WHAT YOU SHOULD DO:
Write out exactly the lines from the line with "bodyPlates();" through the line with "obj.parent = empty", both ends included, and no other line.

** Begin DATA PROVIDED **

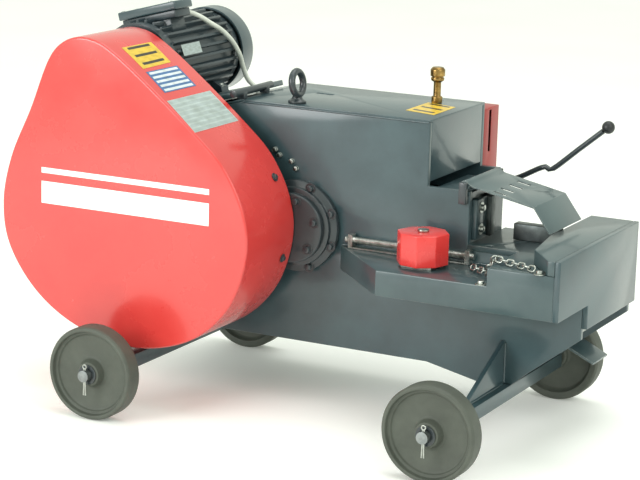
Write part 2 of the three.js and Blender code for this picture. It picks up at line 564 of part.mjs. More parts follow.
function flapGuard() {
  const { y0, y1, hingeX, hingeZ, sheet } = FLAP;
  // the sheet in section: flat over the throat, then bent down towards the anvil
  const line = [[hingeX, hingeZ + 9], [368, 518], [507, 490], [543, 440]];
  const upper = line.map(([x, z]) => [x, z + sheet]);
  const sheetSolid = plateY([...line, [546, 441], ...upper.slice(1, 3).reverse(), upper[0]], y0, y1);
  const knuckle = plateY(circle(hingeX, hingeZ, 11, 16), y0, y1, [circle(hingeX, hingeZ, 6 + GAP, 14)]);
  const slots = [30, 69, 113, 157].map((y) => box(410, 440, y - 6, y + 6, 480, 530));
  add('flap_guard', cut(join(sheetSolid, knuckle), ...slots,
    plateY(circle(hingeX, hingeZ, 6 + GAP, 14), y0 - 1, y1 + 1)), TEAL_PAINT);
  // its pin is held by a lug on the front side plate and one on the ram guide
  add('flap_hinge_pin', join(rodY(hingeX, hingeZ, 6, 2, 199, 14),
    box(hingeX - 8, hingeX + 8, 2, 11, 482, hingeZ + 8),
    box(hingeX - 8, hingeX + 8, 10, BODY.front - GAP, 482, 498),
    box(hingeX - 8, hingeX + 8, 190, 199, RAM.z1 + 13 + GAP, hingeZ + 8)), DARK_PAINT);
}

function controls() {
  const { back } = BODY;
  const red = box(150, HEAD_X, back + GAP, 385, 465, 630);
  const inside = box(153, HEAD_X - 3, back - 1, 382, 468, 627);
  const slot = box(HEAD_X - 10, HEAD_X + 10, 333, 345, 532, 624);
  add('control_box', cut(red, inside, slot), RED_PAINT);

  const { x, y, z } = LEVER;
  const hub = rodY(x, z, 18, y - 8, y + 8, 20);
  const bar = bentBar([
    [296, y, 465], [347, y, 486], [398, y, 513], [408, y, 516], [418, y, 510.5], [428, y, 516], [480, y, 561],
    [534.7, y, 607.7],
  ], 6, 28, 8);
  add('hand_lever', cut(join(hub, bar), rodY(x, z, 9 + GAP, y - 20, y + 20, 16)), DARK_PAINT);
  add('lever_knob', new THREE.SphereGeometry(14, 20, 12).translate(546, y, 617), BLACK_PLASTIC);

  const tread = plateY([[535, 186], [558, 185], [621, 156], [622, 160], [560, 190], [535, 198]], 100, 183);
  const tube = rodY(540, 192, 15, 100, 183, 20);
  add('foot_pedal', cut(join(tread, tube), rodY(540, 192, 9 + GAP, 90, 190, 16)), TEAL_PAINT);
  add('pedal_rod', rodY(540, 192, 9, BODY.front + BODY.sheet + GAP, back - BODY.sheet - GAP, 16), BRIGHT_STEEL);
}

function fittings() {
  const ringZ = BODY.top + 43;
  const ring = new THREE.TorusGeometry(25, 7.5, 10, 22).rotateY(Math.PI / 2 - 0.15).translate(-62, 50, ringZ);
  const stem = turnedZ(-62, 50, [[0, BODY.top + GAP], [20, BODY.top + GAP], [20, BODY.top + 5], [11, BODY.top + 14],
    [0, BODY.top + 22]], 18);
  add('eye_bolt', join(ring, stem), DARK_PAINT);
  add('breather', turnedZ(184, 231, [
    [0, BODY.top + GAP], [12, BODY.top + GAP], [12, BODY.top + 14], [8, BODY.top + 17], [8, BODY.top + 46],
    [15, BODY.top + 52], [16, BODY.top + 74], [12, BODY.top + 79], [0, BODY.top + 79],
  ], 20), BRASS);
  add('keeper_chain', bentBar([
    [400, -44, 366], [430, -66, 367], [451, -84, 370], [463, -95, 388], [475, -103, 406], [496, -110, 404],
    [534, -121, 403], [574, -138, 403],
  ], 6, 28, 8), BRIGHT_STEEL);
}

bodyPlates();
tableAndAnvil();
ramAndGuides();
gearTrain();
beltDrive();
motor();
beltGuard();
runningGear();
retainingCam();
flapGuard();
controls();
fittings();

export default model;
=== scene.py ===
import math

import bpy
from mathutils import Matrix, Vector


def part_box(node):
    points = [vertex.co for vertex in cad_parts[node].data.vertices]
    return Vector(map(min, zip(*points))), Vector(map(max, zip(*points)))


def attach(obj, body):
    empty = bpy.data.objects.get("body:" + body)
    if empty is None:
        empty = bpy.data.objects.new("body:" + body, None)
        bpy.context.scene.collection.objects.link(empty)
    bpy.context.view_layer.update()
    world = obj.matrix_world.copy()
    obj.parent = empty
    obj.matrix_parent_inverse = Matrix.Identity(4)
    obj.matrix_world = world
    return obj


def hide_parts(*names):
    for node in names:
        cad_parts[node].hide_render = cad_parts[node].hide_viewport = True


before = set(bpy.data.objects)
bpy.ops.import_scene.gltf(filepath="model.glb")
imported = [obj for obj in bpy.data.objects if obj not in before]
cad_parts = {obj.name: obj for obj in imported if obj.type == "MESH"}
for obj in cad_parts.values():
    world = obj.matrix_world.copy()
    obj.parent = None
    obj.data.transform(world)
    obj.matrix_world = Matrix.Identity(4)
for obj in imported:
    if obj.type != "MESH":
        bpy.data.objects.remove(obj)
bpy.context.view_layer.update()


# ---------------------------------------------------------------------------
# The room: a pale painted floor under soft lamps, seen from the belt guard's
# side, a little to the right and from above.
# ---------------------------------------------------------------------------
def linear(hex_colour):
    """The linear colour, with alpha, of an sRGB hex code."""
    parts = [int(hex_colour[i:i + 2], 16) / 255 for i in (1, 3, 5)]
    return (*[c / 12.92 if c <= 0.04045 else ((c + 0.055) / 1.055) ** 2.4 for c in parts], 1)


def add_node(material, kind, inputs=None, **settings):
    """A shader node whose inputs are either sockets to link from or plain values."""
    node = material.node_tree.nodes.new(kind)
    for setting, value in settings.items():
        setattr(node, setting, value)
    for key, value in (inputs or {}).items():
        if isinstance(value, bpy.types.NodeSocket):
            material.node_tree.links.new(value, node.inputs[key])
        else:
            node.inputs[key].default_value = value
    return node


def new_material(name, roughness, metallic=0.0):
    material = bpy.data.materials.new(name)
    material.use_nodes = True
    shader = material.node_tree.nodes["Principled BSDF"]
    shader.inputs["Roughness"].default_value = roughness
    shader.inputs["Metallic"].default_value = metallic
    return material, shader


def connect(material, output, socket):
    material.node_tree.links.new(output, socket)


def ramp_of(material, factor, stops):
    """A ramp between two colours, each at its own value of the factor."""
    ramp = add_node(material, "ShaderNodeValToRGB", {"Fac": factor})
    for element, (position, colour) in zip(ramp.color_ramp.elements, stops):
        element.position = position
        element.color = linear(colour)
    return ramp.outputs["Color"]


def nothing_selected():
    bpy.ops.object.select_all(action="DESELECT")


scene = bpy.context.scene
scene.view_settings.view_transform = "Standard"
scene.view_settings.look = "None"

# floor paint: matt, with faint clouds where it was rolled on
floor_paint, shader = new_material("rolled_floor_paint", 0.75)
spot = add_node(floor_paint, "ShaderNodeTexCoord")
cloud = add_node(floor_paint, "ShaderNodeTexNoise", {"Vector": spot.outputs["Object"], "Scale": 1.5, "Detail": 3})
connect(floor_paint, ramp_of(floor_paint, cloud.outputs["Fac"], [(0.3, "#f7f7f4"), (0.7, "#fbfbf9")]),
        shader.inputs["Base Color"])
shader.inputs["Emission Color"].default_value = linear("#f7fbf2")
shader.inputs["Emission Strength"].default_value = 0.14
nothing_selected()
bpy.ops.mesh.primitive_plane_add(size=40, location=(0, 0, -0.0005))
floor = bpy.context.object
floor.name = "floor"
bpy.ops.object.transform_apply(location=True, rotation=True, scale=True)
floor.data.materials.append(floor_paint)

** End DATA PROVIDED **

EXERCISE SOLUTION:
bodyPlates();
tableAndAnvil();
ramAndGuides();
gearTrain();
beltDrive();
motor();
beltGuard();
runningGear();
retainingCam();
flapGuard();
controls();
fittings();

export default model;
=== scene.py ===
import math

import bpy
from mathutils import Matrix, Vector


def part_box(node):
    points = [vertex.co for vertex in cad_parts[node].data.vertices]
    return Vector(map(min, zip(*points))), Vector(map(max, zip(*points)))


def attach(obj, body):
    empty = bpy.data.objects.get("body:" + body)
    if empty is None:
        empty = bpy.data.objects.new("body:" + body, None)
        bpy.context.scene.collection.objects.link(empty)
    bpy.context.view_layer.update()
    world = obj.matrix_world.copy()
    obj.parent = empty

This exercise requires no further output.